Furthermore, delimitation based purely on the one man, one vote principle would be beneficial to the ruling BJP, given its strongest base is located in the dense and high fertility region of the Hindi belt. In fact, in the previous Lok Sabha elections, the party got almost 60% of its seats from the Hindi belt. In contrast, the BJP got only a little more than 9% of its seats from South India.

While the BJP (seats won marked in orange) swept the 2019 Lok Sabha elections, its influence in the south diminished sharply compared to the north. Credit: Creative Commons.

Tax devolution and population

One iteration of the North versus South population debate has already taken place with the 15th Finance Commission – a body that determines how tax proceeds will be divided between the Centre and states.

One criterion that finance commissions have used to divvy up funds is population. However, just like Lok Sabha seats, till the 13th Finance Commission, it was population data from 1971 that was being used for calculations in order to not penalise states who had managed to control their populations.

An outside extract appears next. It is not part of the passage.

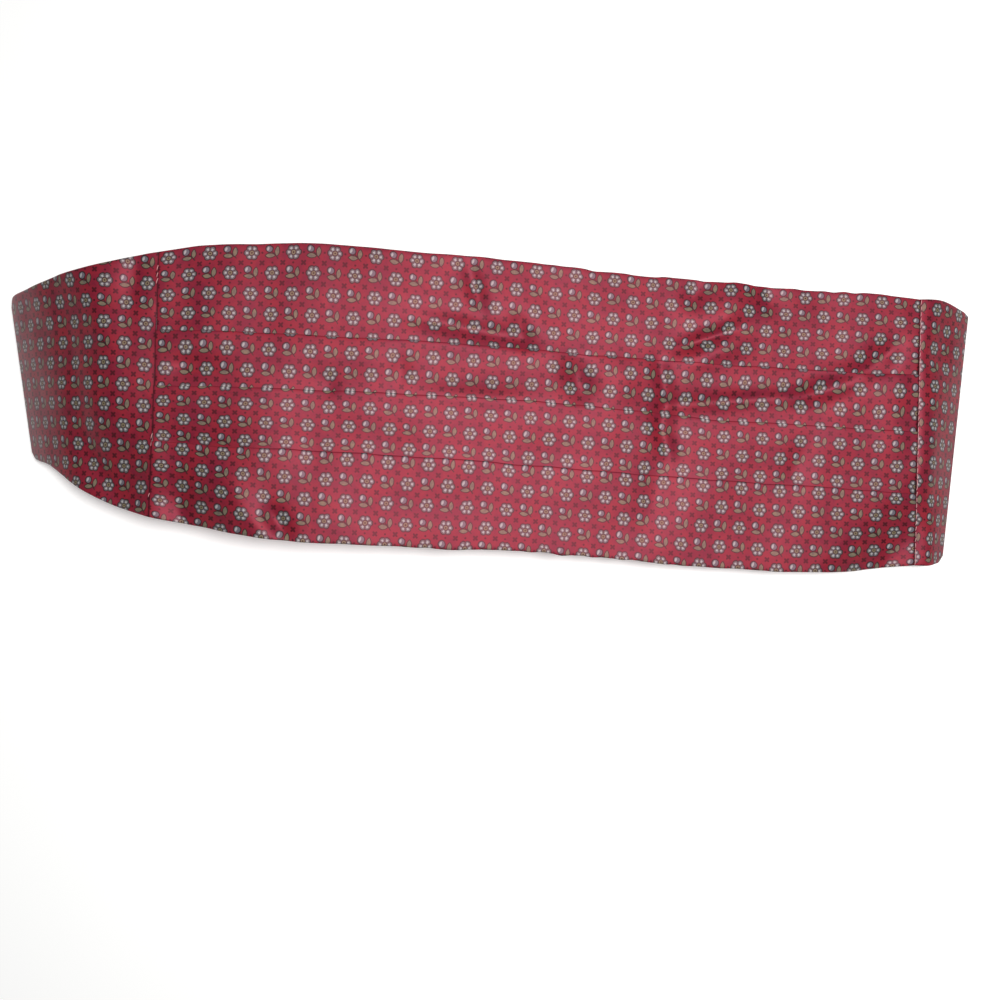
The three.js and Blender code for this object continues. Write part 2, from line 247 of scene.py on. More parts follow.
def sprigColour(tree, ground, x, y, shade):
    look, size = printLook, sprigShape
    u, v = turnTo(tree, x, y, size["turn"])
    fromStem = calc(tree, "ABSOLUTE", u)
    alongStem = calc(tree, "ABSOLUTE", calc(tree, "ADD", v, size["stemDrop"]))
    stem = both(tree, calc(tree, "LESS_THAN", fromStem, size["stemWidth"]),
                calc(tree, "LESS_THAN", alongStem, size["stemLength"]))
    colour = blendColour(tree, stem, ground, look["outline"])
    for centre, angle in size["leaves"]:
        leaf = leafShape(tree, u, v, centre, size["leafLength"], size["leafWidth"], angle)
        colour = blendColour(tree, inside(tree, leaf), colour, look["outline"])
        green = blendColour(tree, shade, look["leaf"], look["petalInner"])
        colour = blendColour(tree, inside(tree, leaf, size["leafOutline"]), colour, green)
    bud = discShape(tree, u, v, size["bud"], size["budRadius"])
    colour = blendColour(tree, inside(tree, bud), colour, look["outline"])
    colour = blendColour(tree, inside(tree, bud, look["outlineWidth"]), colour, look["petal"])
    glint = leafShape(tree, u, v, size["glint"], size["glintLength"], size["glintWidth"], size["glintTurn"])
    return blendColour(tree, inside(tree, glint), colour, look["white"])


def dottedGround(tree, ground, cellX, cellY):
    # a small four-leaved mark at the corners of a cell and a dot halfway between two corners
    look = printLook
    for offX, offY, leaf in ((0.0, 0.0, look["markLeaf"]), (0.5, 0.0, 0), (0.0, 0.5, 0)):
        apart = []
        for part, off in ((cellX, offX), (cellY, offY)):
            near = calc(tree, "PINGPONG", calc(tree, "ADD", part, off), 0.5)
            apart.append(calc(tree, "MULTIPLY", near, look["cell"]))
        dot = discShape(tree, *apart, (0, 0), look["dotRadius"])
        if leaf:
            turn = calc(tree, "ARCTAN2", apart[1], apart[0])
            lobe = calc(tree, "ABSOLUTE", calc(tree, "SINE", calc(tree, "MULTIPLY", turn, 2)))
            dot = calc(tree, "SUBTRACT", dot, calc(tree, "MULTIPLY", lobe, leaf))
        ground = blendColour(tree, inside(tree, dot), ground, look["dot"])
    return ground


def printedSilk():
    look = printLook
    material, tree, shader = newMaterial("printedSilk", look["roughness"], look["sheen"],
                                         specular=look["gloss"])
    shader.inputs["Specular Tint"].default_value = (*look["glossTint"], 1)
    place, x, y = clothPlace(tree)
    mottle = noiseOn(tree, place, look["mottleScale"], 3)
    slub = noiseOn(tree, place, look["slubScale"], 2)
    slub = calc(tree, "MULTIPLY_ADD", slub, look["slub"], -look["slub"])
    tint = calc(tree, "MULTIPLY_ADD", mottle, look["mottle"], slub)
    ground = blendColour(tree, tint, look["rose"], look["coral"])
    cellX, cellY = (calc(tree, "DIVIDE", part, look["cell"]) for part in (x, y))
    column, row = calc(tree, "FLOOR", cellX), calc(tree, "FLOOR", cellY)
    unsteady = noiseOn(tree, place, look["waverScale"], 1)
    local = []
    for share, whole, waver in zip((cellX, cellY), (column, row), look["waver"]):
        part = calc(tree, "SUBTRACT", calc(tree, "SUBTRACT", share, whole), 0.5)
        shift = calc(tree, "MULTIPLY", calc(tree, "SUBTRACT", unsteady, 0.5), waver)
        local.append(calc(tree, "MULTIPLY_ADD", part, look["cell"] * look["room"], shift))
    shade = calc(tree, "MULTIPLY_ADD", noiseOn(tree, place, look["shadeScale"], 2), *look["shade"])
    dotted = dottedGround(tree, ground, cellX, cellY)
    floret = floretColour(tree, dotted, *local, shade)
    sprig = sprigColour(tree, dotted, *local, shade)
    odd = calc(tree, "FLOORED_MODULO", calc(tree, "ADD", column, row), 2)
    printed = blendColour(tree, odd, floret, sprig)
    # painted shade: the cloth is darkened towards both seams, standing in for the shade in the seam grooves
    fromRight = calc(tree, "ABSOLUTE", calc(tree, "SUBTRACT", x, panel["length"]))
    fromSeam = calc(tree, "MINIMUM", calc(tree, "ABSOLUTE", x), fromRight)
    dip = calc(tree, "MULTIPLY_ADD", fromSeam, -1 / look["seamShadeWidth"], 1)
    tree.links.new(blendColour(tree, dip, printed, look["seamShade"]), shader.inputs["Base Color"])
    twill = linesOn(tree, x, y, look["twillAngle"], look["twill"])
    grain = noiseOn(tree, place, look["grainScale"], 3)
    height = calc(tree, "MULTIPLY_ADD", grain, look["grain"], twill)
    addBump(tree, shader, height, look["bump"], look["twillDepth"])
    return material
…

However, instructed by the Modi government, the 15th Finance Commission used only 2011 population data – a point that raised significant controversy and opposition from the South. “Many States in their memoranda have raised concerns over the use of population data of 2011 for the purpose of devolution,” wrote the commission in its interim report for the year 2020-’21. “Their concern is that the States which have controlled their population would be at a disadvantage if the latest population data is used instead of population data from the 1971 Census.”

Balancing population

While the commission noted that “there is no further choice” given the Modi government had ordered it to take the 2011 figures, the body did try to address the fears of low fertility states. It brought in an entirely new parameter when deciding the share of states: demographic performance. This is based on the state’s total fertility rate – the average number of children borne by each woman resident.

The commission also reintroduces a criterion called “tax effort” that rewards states that are able to collect a high amount of taxes in relation to their gross domestic product. Like demographic performance, this factor would also help the Dravidian states.

Third, the commission drastically reduced the weightage for population, bringing it down to 15% from 27.5% in the earlier iteration. This is the lowest weightage to population in 15 years.

Also reduced was the weightage for income distance: a criterion that awards poorer states more money in order to achieve equity across the Union. From 50% in the previous Commission, the 15th decided on 45%.

A controversial exercise

While this helped to soften the blow, the south still lost out. The five southern states saw their allocation drop by 1.96%. On the other hand, the Hindi belt saw its share of the pie rise by 1.84%.

So large is the fertility gap between these two regions that even with all the new parameters introduced by the finance commission, the sheer weight of the 2011 population tipped the scales in favour of the Hindi belt.

As controversial as the finance commission’s award was, allocation of Lok Sabha seats – the very basis for political power in the Indian Union – will be even more so. As the recent Madras High Court hearing shows, delimitation in 2026 on the basis of “one man, one vote” will hardly be an uncontroversial exercise.